As the new Republican-led Congress gets underway, we're hearing a lot of rhetoric about cutting the social safety net programs that throw a lifeline to those in need and help people climb out of poverty—things like food assistance, free school lunches and Pell Grants that pay for college. And while some in Congress have ripped the veil off their underlying meanness, saying that giving any assistance to those in poverty makes them "dependent" and "lazy," many are still hewing to the party line that they're just too expensive.

What else could we do with money we give away each year to fossil fuel interests? Image Credit: Big Oil Giveaways

A new interactive tool called Big Oil Giveaways demonstrates what is really expensive: subsidies and tax breaks for Big Oil and Gas, worth $6.45 billion annually.

"What's the tradeoff for your tax dollars?" it asks. "Each year, billions of dollars do not make it to the U.S. Treasury, but rather stay in the pockets of the oil and gas industry in the form of subsidies and tax breaks. Millions more are wasted on special handouts for Big Oil. Find out some of the things those revenues could pay for."

Big Oil Giveaways lets you do just that. You can select from among five lucrative subsidies and tax breaks given to oil and gas companies and then learn what it could be paying for if it were redirected to ten other programs. Find out what accounting tricks like the percentage depletion allowance and the intangible drilling cost deduction, tax breaks like the manufacturing tax credit and money allocated to the government fossil fuel research and development program are diverting from uses that would benefit far more people.

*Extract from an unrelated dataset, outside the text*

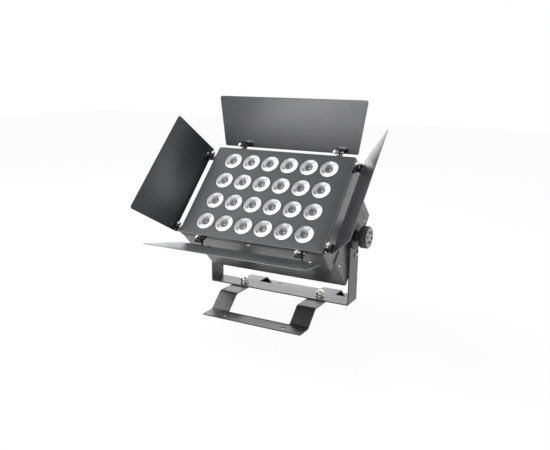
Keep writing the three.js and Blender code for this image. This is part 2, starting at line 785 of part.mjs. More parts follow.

For instance, you can learn that the annual $2,480,407,500 lost by allowing gas and oil companies to drill without paying royalties could fund 1,143,044,931 school lunches. It could provide health insurance for 2,120,066 children or health care for 837,976 veterans. With that amount, 432,881 students could receive a Pell Grant to help them attend college. And it could pay the salaries of 41,977 epidemiologists for a year, which would have been a better approach to containing ebola than scaring the pants off everyone. And all five special breaks for Big Oil and Gas could together pay for 2,949,035,714 school lunches. That's a lot of children who aren't too hungry to focus on their education.

The tool is sponsored by Friends of the Earth, along with 13 other organizations including Public Citizen, Institute for Policy Studies, Interfaith Power & Light, Rebuild the Dream, Physicians for Social Responsibility, People for the American Way, Peace Action, Oxfam America, Labor Network For Sustainability, Green for All, Corporate Accountability International and Oil Change International.